Picture becoming clearer? Yet, there was more:
- 76 percent of the total talk radio programming on the 65 stations in the top 10 markets is conservative, and 24 percent is progressive.
- 423 hours and 40 minutes of conservative talk are broadcast in the top 10 markets each weekday compared to 135 hours of progressive talk.
- More conservative talk is broadcast than progressive talk in each of the top 10 markets, although the disparity is less than five hours of total airtime in New York (18 hours and 15 minutes of conservative talk vs.16 hours of progressive talk) and Chicago (33 hours and 15 minutes of conservative talk vs. 29 hours of progressive talk).
- In four of the top 10 markets, progressive talk is broadcast only two hours or less each weekday (Dallas, Houston, Philadelphia, and Atlanta).
Understand why these folks are unhappy?
Of course, as you would imagine, these folks don’t believe these statistics are at all a function of market forces. Instead:
Our view is that the imbalance in talk radio programming today is the result of multiple structural problems in the U.S. regulatory system, particularly the complete breakdown of the public trustee concept of broadcast regulation resulting from pro-forma licensing policies,17 longer license terms (to eight years from three years previously),18 the elimination of clear public interest requirements such as local public affairs programming,19 and the relaxation of ownership rules, including the requirement of local participation in management.
Color me unsurprised. As is typical, whenever a liberal is unhappy about something, it must be because government regulations aren’t tight enough.
Yet, what is truly fascinating is that one of the “problems” concerning under-regulation of this industry was deliciously implemented during the – wait for it – Clinton years:
The Telecommunications Act of 1996 removed the national limit on the number of radio stations that one company could own. This resulted in the wave of consolidation that carried Clear Channel from 40 stations to over 1,200, and many other conglomerates to several hundred stations apiece.

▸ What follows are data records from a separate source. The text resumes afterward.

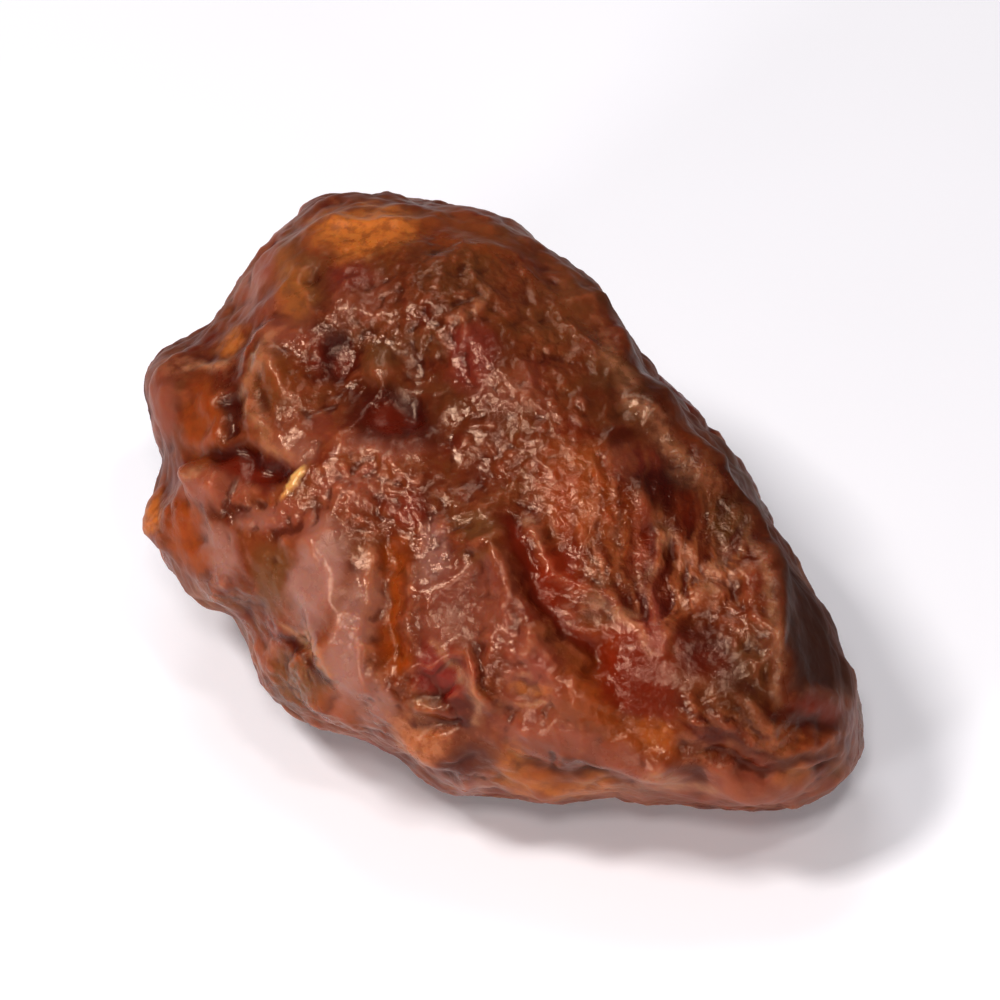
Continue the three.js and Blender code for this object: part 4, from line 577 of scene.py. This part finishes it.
col = mix(math_('MULTIPLY', tan_, ramp(small, 0.35, 0.6, 0.15, 0.65)), col, lin(170,108,76))
col = mix(math_('MULTIPLY', dusk_, 0.85), col, lin(48,12,3))
col = mix(attr('fleck'), col, mix(attr('straw'), lin(188,136,80), lin(204,160,100)))
col = mix(math_('MULTIPLY', attr('scar'), 0.8), col, lin(52,30,20))
rough = math_('ADD', ramp(mid, 0.3, 0.7, 0.10, 0.17), ramp(crest_, 0.2, 0.9, 0.02, -0.01))
rough = math_('ADD', rough, ramp(busy_, 0.0, 0.6, 0.09, 0.0))
rough = math_('SUBTRACT', rough, math_('MULTIPLY', gloss_, 0.03))
rough = math_('ADD', rough, math_('MULTIPLY', calm_, 0.10))
rough = math_('ADD', rough, math_('MULTIPLY', deep_, 0.04))
rough = math_('SUBTRACT', rough, math_('MULTIPLY', attr('ember'), 0.03))
rough = math_('ADD', rough, math_('MULTIPLY', dusk_, 0.30))
rough = math_('ADD', rough, math_('MULTIPLY', attr('bloom'), 0.26))
rough = math_('MAXIMUM', math_('ADD', rough, ramp(small, 0.35, 0.7, -0.02, 0.03), clamp=True), 0.08)
pore = noise_tex(0.22, 4.0, 0.6, 0.3)
vor = node('ShaderNodeTexVoronoi', feature='SMOOTH_F1'); link(coord, vor.inputs['Vector']); vor.inputs['Scale'].default_value = 1000.0/0.42; vor.inputs['Smoothness'].default_value = 0.6
bump1 = node('ShaderNodeBump'); put(bump1.inputs['Strength'], ramp(busy_, 0.0, 0.6, 0.14, 0.44)); bump1.inputs['Distance'].default_value = 0.00008
link(pore, bump1.inputs['Height'])
bump2 = node('ShaderNodeBump'); put(bump2.inputs['Strength'], ramp(busy_, 0.0, 0.8, 0.12, 0.53)); bump2.inputs['Distance'].default_value = 0.00012
link(vor.outputs['Distance'], bump2.inputs['Height']); link(bump1.outputs['Normal'], bump2.inputs['Normal'])
turn = node('ShaderNodeVectorRotate', rotation_type='X_AXIS'); link(coord, turn.inputs['Vector']); turn.inputs['Angle'].default_value = -math.radians(50)
lean = node('ShaderNodeVectorRotate', rotation_type='Y_AXIS'); link(turn.outputs['Vector'], lean.inputs['Vector']); lean.inputs['Angle'].default_value = math.radians(-6)
long_ = node('ShaderNodeVectorMath', operation='MULTIPLY'); link(lean.outputs['Vector'], long_.inputs[0]); long_.inputs[1].default_value = (1.0, 1.0, 0.18)
thread = node('ShaderNodeTexNoise'); link(long_.outputs['Vector'], thread.inputs['Vector']); thread.inputs['Scale'].default_value = 1000/0.5; thread.inputs['Detail'].default_value = 2.0; thread.inputs['Distortion'].default_value = 0.35
bump3 = node('ShaderNodeBump'); put(bump3.inputs['Strength'], math_('MULTIPLY', attr('fan'), 0.8)); bump3.inputs['Distance'].default_value = 0.00016
link(thread.outputs['Fac'], bump3.inputs['Height']); link(bump2.outputs['Normal'], bump3.inputs['Normal'])
bsdf = node('ShaderNodeBsdfPrincipled'); out = node('ShaderNodeOutputMaterial'); link(bsdf.outputs['BSDF'], out.inputs['Surface'])
put(bsdf.inputs['Base Color'], col); put(bsdf.inputs['Roughness'], rough); link(bump3.outputs['Normal'], bsdf.inputs['Normal'])
bsdf.inputs['IOR'].default_value = 1.45
bsdf.inputs['Specular Tint'].default_value = (1.0, 0.75, 0.58, 1.0)
bsdf.inputs['Subsurface Weight'].default_value = 0.6
bsdf.inputs['Subsurface Radius'].default_value = (1.0, 0.26, 0.08)
bsdf.inputs['Subsurface Scale'].default_value = 0.0014
me.materials.append(mat)

# ------------------------------------------------------------------ floor, light, camera
fm = bpy.data.materials.new('floor'); fm.use_nodes = True
fb = fm.node_tree.nodes['Principled BSDF']; fb.inputs['Roughness'].default_value = 0.6; fb.inputs['Emission Color'].default_value = (1.0, 0.985, 1.0, 1); fb.inputs['Emission Strength'].default_value = 0.10
ftc = fm.node_tree.nodes.new('ShaderNodeTexCoord'); fn = fm.node_tree.nodes.new('ShaderNodeTexNoise'); fn.inputs['Scale'].default_value = 60
fr = fm.node_tree.nodes.new('ShaderNodeMix'); fr.data_type = 'RGBA'; fr.inputs['A'].default_value = (0.90, 0.885, 0.92, 1); fr.inputs['B'].default_value = (0.93, 0.915, 0.95, 1)
fm.node_tree.links.new(ftc.outputs['Object'], fn.inputs['Vector']); fm.node_tree.links.new(fn.outputs['Fac'], fr.inputs['Factor']); fm.node_tree.links.new(fr.outputs['Result'], fb.inputs['Base Color'])
fme = bpy.data.meshes.new('floor'); fme.from_pydata([(-2,-2,0),(2,-2,0),(2,2,0),(-2,2,0)], [], [(0,1,2,3)]); fme.materials.append(fm)
floor = bpy.data.objects.new('floor', fme); bpy.context.scene.collection.objects.link(floor)
floor.location.z = -0.00002

world = bpy.data.worlds.new('studio'); bpy.context.scene.world = world; world.use_nodes = True
bg = world.node_tree.nodes['Background']; bg.inputs[0].default_value = (0.93, 0.92, 1.0, 1); bg.inputs[1].default_value = 0.12
def softbox(name, loc, size, watts, tint=(1,1,1), aim=(0,0,0.01)):
    l = bpy.data.lights.new(name, 'AREA'); l.shape = 'RECTANGLE'; l.size, l.size_y = size; l.energy = watts; l.color = tint
    o = bpy.data.objects.new(name, l); bpy.context.scene.collection.objects.link(o); o.location = loc
    o.rotation_euler = (Vector(aim)-Vector(loc)).to_track_quat('-Z', 'Y').to_euler(); o.visible_camera = False
    return o
softbox('key', (-0.20, -0.12, 0.38), (0.09, 0.075), 0.99, (1.0, 0.985, 0.96))
softbox('by_camera', (-0.02, -0.31, 0.36), (0.06, 0.05), 0.48, (1.0, 0.985, 0.96))
softbox('over_right', (0.07, -0.22, 0.42), (0.05, 0.04), 0.26, (1.0, 0.985, 0.96))
softbox('low_left', (-0.24, -0.36, 0.15), (0.08, 0.06), 0.54, (0.97, 0.98, 1.0))
softbox('low_right', (0.14, -0.42, 0.13), (0.05, 0.05), 0.18, (0.98, 0.98, 1.0))
softbox('back', (-0.06, 0.15, 0.42), (0.16, 0.12), 0.32, (0.97, 0.98, 1.0))

cam = bpy.data.cameras.new('camera'); co = bpy.data.objects.new('camera', cam); bpy.context.scene.collection.objects.link(co)
bpy.context.scene.camera = co
aim = Vector((0 - SHIFT[0], 0 - SHIFT[1], Z0))/1000
back = Vector((0, -CE, SE)); dist = 0.42
co.location = aim + back*dist; co.rotation_mode = 'QUATERNION'; co.rotation_quaternion = (-back).to_track_quat('-Z', 'Y')
cam.sensor_width = 36.0; cam.lens = 36.0*dist/0.046; cam.clip_start = 0.01; cam.clip_end = 10; cam.dof.use_dof = False
sc = bpy.context.scene
sc.view_settings.view_transform = 'Standard'; sc.view_settings.look = 'None'; sc.view_settings.gamma = 0.84; sc.view_settings.exposure = 0.10
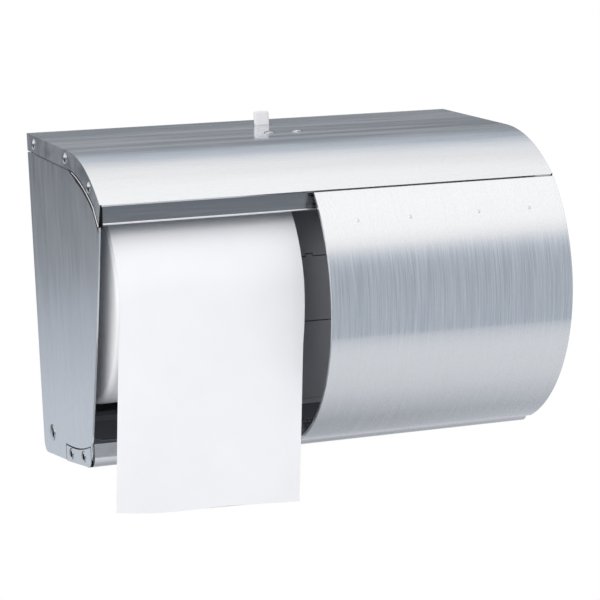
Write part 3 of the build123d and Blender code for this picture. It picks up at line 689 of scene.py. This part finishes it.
class DISPENSER_OT_mouldings(bpy.types.Operator):
    """Finish the carrier, liner and hubs as moulded plastic."""
    bl_idname = "dispenser.mouldings"
    bl_label = "Moulded pieces"

    def execute(self, context):
        plastic = context.scene.dispenser_plastic
        carrier = moulded_plastic("carrier_plastic", plastic.carrier_colour, roughness=0.55)
        dress(carrier, "centre_post", "post_band", "right_arm", "left_arm")
        dress(moulded_plastic("liner_plastic", plastic.liner_colour, roughness=0.5), "rear_liner")
        hub = moulded_plastic("hub_plastic", plastic.hub_colour, roughness=0.45)
        dress(hub, "right_outer_hub", "right_inner_hub", "left_outer_hub", "left_inner_hub")
        return {"FINISHED"}


class DISPENSER_OT_foot_rib(bpy.types.Operator):
    """Build the thin rib along the foot of the rear liner, which closes the view under it."""
    bl_idname = "dispenser.foot_rib"
    bl_label = "Liner's foot rib"

    def execute(self, context):
        plastic = context.scene.dispenser_plastic
        rear, front = -1.4, -4.1
        foot, top = 1.2, 4.4
        rear_bevel, front_bevel = 0.4, 0.5
        outline = [(rear, top), (rear, foot + rear_bevel), (rear - rear_bevel, foot),
                   (front + front_bevel, foot), (front, foot + front_bevel), (front, top)]
        rows = [[at(x, y, z) for y, z in outline] for x in (-LINER_HALF_WIDTH, 0, LINER_HALF_WIDTH)]
        points, faces = close_ends(*loft(rows, closed_rows=True), len(outline))
        dark = moulded_plastic("rib_plastic", plastic.liner_colour, roughness=0.5)
        new_piece("liner_foot_rib", points, faces, dark, "back", "dark_plastic")
        return {"FINISHED"}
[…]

The economics of radio station ownership changed in this period as a result of consolidation. Large, non-local owners aired syndicated programming on a wider scale across their national holdings. Advertising on local stations was marketed and sold by national firms, undermining the ability of local owners to compete. Many sold their stations. The number of locally-owned, minority-owned, and female-owned stations was constrained—and the very different programming decisions these owners make were less visible in the market.
In short, the removal of ownership limits created artificial economies of scale for syndicated programming (dominated by conservative talk). Because of the size of corporate radio holdings, this business model was profitable even if localism declined and local tastes and needs were not suitably matched.

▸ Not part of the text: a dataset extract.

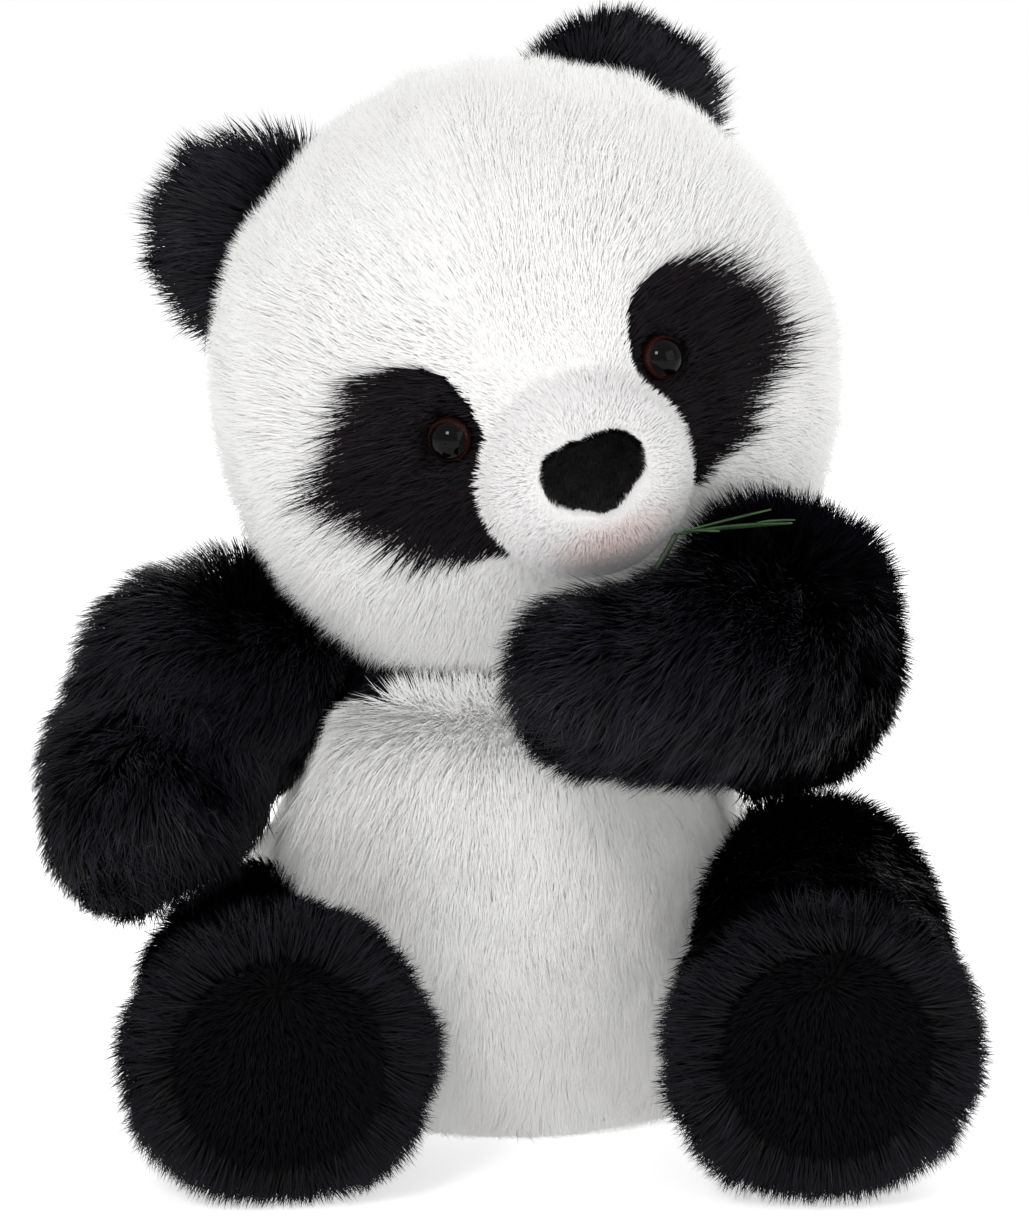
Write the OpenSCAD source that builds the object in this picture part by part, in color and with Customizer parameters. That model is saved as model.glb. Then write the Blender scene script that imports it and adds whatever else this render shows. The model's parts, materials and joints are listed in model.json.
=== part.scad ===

Isn’t that marvelous? So, on the one hand, these folks – most of them members of the Clinton administration – believe that the “problem” of conservative domination over the airwaves was signed into law by – wait for it! – their previous boss, likely with some of their blessings at the time.
Yet, eleven years later, recognizing that this didn’t work out well for them, they want to enact new laws to fix the problem they created.
Isn’t that special?
Without further ado, here are their recommendations:
- National radio ownership by any one entity should not exceed 5 percent of the total number of AM and FM broadcast stations.

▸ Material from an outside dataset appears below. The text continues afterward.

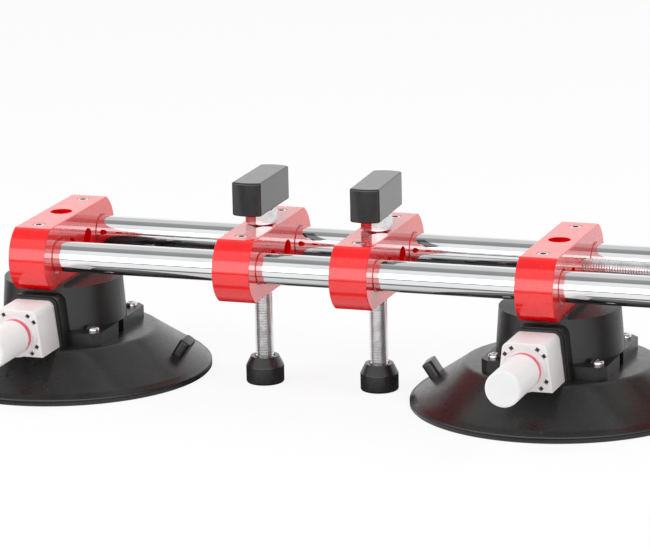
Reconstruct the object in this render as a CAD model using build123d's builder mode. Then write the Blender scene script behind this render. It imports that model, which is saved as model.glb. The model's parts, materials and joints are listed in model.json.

- In terms of local ownership, no one entity should control more than 10 percent of the total commercial radio stations in a given market, or specifi cally, more than:
- Four commercial stations in large markets (a radio market with 45 or more commercial radio stations).
- Three stations in mid-markets (between 30 and 44 total commercial radio stations).
- Two stations in smaller markets (between 15 and 29 total commercial radio stations).
- One station in the smallest markets (14 or fewer total commercial radio stations).
[…]
We recommend the following steps the FCC should take to ensure local needs are being met:
- Provide a license to radio broadcasters for a term no longer than three years.
- Require radio broadcast licensees to regularly show that they are operating on behalf of the public interest and provide public documentation and viewing of how they are meeting these obligations.
- Demand that the radio broadcast licensee announce when its license is about to expire and demonstrate how the public can participate in the process to determine whether the licenseshould be extended. In addition, the FCC should be required to maintain a website to conduct on-line discussions and facilitate interaction with the public about licensee conduct.
And finally (fasten your seatbelts!):
Require commercial owners who fail to abide by enforceable public interest obligations to pay a fee to support public broadcasting
If commercial radio broadcasters are unwilling to abide by these regulatory standards or the FCC is unable to effectively regulate in the public interest, a spectrum use fee should be levied on owners to directly support local, regional, and national public broadcasting.
A fee based on a sliding scale (1 percent for small markets, 5 percent for the largest markets) would be distributed directly to the Corporation for Public Broadcasting with clear mandates to support local news and public affairs programming and to cover controversial and political issues in a fair and balanced manner.
We estimate that such a fee would net between $100 million and $250 million and would not overly burden commercial radio broadcasters.
As you might imagine, the first set of recommendations are a total perversion of the free-market system.
Yet, what’s potentially more amusing about all this is the final category concerning violators paying a fine to support public broadcasting.
Think about it: if the plan is to get more liberal points of view on the airwaves, and these folks are looking to get more money to public broadcasting, aren’t they basically admitting that PBS is INDEED a disseminator of liberal opinions?
Somehow they missed this delicious irony…or did they?
Of course, if a left-leaning group composed largely of Clintonistas are willing to admit the liberal bias at PBS, maybe the discussion should be whether or not government funding to this organization should be immediately halted.
Barring that, it seems logical given this group’s concern for balance in media that ABC, CBS, NBC, CNN, MSNBC, the New York Times, the Washington Post, the Los Angeles Times, Time, Newsweek, the Associated Press, Reuters et al should have to pay moneys to Fox News, the Washington Times, the National Review, and the Weekly Standard to compensate for liberal bias in print and on television.
Now that’s a cockamamie scheme I might be able to get behind.